Cutting and shuffling with diffusion: Evidence for cut-offs in interval exchange maps.

Abstract

Low-dimensional dynamical systems are fruitful models for mixing in fluid and granular flows. We study a one-dimensional discontinuous dynamical system (termed "cutting and shuffling" of a line segment), and we present a comprehensive computational study of its finite-time mixing properties including the effect of diffusion. To explore a large parameter space, we introduce fit functions for two mixing metrics of choice: the number of cutting interfaces (a standard quantity in dynamical systems theory of interval exchange transformations) and a mixing norm (a more physical measure of mixing). We compute averages of the mixing metrics across different permutations (shuffling protocols), showing that the latter averages are a robust descriptor of mixing for any permutation choice. If the decay of the normalized mixing norm is plotted against the number of map iterations rescaled by the characteristic e-folding time, then universality emerges: mixing norm decay curves across all cutting and shuffling protocols collapse onto a single stretched-exponential profile. Next, we predict this critical number of iterations using the average length of unmixed subsegments of continuous color during cutting and shuffling and a Batchelor-scale-type diffusion argument. This prediction, called a "stopping time" for finite Markov chains, compares well with the e-folding time of the stretched-exponential fit.
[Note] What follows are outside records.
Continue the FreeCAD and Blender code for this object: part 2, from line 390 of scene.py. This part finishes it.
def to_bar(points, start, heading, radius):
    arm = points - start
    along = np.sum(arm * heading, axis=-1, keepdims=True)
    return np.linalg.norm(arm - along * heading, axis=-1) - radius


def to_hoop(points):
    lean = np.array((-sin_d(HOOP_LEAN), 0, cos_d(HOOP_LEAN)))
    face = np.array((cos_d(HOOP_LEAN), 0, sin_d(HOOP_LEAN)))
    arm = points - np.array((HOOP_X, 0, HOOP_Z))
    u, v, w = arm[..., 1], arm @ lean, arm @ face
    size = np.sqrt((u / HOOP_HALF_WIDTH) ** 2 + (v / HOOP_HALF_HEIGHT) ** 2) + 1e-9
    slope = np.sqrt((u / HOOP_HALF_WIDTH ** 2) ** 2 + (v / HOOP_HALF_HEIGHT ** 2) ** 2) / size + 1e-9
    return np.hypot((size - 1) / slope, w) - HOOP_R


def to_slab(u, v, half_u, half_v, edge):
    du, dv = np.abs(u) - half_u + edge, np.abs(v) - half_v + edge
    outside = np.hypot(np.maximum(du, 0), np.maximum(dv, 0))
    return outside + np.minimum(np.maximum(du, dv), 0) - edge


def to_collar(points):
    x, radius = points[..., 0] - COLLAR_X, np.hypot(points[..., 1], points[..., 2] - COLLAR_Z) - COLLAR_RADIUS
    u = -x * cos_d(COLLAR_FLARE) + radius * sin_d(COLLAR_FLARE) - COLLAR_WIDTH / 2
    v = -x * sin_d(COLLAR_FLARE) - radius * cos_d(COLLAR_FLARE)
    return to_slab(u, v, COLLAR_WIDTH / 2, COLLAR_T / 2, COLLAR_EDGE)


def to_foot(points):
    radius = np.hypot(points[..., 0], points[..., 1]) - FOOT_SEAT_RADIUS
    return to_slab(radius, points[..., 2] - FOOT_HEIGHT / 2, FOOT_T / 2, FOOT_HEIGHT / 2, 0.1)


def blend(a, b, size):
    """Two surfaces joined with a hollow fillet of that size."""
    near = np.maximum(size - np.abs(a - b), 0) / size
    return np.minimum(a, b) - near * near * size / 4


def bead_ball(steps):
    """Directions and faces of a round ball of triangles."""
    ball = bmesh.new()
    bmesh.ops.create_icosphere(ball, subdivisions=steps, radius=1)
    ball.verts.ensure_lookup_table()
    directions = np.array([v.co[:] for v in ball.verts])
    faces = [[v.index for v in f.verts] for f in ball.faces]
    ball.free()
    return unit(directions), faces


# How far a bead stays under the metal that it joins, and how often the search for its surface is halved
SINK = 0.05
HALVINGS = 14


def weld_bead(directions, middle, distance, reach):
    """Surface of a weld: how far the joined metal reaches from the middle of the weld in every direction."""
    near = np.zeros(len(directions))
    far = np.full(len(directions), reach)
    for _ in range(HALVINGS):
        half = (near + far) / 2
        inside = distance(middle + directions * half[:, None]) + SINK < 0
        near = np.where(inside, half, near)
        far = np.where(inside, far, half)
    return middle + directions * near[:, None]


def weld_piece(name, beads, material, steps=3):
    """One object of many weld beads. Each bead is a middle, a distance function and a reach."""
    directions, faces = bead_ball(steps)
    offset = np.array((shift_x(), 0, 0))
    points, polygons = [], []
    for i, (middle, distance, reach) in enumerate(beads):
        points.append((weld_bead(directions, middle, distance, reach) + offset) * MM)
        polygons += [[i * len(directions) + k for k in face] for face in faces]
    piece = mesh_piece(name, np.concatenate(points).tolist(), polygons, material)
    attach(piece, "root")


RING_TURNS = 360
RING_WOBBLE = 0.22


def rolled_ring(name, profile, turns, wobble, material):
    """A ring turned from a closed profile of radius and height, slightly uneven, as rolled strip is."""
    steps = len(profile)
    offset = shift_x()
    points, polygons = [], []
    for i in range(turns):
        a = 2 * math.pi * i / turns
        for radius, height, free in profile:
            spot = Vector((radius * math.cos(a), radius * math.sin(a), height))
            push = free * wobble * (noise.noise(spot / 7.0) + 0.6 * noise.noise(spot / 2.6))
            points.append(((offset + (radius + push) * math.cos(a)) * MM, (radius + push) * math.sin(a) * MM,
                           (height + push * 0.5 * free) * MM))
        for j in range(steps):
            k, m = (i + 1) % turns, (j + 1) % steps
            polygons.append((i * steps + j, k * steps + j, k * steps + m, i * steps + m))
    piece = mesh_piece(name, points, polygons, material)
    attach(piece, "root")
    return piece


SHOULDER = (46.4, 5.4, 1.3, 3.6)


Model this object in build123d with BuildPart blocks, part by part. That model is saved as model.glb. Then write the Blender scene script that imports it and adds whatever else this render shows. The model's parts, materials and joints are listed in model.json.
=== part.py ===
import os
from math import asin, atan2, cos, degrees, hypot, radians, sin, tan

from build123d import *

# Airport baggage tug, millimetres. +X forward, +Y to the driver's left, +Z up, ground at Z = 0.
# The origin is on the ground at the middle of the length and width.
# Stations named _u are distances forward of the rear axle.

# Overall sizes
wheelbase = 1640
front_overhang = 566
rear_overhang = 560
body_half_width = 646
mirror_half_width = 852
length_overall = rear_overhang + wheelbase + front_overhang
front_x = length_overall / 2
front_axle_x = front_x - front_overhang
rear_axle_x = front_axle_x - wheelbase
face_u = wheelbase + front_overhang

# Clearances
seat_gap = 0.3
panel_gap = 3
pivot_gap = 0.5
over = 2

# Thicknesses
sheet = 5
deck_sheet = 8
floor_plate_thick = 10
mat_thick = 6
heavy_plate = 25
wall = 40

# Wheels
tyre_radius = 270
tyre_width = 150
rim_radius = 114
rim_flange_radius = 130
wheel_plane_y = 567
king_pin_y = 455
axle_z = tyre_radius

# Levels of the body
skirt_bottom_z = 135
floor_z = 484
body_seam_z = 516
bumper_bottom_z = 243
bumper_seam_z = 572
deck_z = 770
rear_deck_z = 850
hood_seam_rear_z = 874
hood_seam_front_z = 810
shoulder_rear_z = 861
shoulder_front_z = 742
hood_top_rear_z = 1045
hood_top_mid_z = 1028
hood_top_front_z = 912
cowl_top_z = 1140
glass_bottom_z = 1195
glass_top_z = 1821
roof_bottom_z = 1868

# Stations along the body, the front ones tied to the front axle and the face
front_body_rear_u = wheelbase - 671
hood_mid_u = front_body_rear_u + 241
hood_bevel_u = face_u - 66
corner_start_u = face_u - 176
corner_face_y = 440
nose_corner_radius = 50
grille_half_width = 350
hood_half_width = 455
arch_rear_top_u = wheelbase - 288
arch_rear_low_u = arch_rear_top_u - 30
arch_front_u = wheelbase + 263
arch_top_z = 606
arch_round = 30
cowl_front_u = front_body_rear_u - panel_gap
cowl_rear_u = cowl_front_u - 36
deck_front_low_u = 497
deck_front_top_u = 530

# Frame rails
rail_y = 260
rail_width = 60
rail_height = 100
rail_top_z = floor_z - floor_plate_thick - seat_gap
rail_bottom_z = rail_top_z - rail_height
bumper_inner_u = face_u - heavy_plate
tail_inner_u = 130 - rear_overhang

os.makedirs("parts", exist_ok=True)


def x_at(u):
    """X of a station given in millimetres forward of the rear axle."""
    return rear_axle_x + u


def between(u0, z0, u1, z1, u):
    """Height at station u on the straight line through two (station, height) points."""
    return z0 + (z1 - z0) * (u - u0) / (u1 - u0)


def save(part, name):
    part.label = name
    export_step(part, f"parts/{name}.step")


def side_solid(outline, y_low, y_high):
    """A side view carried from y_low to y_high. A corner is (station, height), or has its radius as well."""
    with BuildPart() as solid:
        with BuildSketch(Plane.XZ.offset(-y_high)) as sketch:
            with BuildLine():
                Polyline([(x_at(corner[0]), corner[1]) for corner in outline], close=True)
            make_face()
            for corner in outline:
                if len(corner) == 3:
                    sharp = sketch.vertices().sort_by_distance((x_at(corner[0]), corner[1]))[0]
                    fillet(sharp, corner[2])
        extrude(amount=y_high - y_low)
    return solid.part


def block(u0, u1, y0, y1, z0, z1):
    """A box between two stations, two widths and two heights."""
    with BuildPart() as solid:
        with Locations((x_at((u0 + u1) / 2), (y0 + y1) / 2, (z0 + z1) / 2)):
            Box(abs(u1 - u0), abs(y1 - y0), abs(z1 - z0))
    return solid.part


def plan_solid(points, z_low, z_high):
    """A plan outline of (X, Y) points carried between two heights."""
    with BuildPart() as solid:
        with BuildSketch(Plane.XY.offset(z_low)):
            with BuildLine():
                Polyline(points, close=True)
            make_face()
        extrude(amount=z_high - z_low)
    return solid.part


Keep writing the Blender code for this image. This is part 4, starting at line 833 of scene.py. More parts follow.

Finally, we quantify the effect of diffusion on cutting and shuffling through a Péclet number (a dimensionless inverse diffusivity), showing that the system transitions more sharply from an unmixed initial state to a mixed final state as the Péclet number becomes large. Our numerical investigation of cutting and shuffling of a line segment in the presence of diffusion thus presents evidence for the latter phenomenon, known as a "cut-off" for finite Markov chains, in interval exchange maps.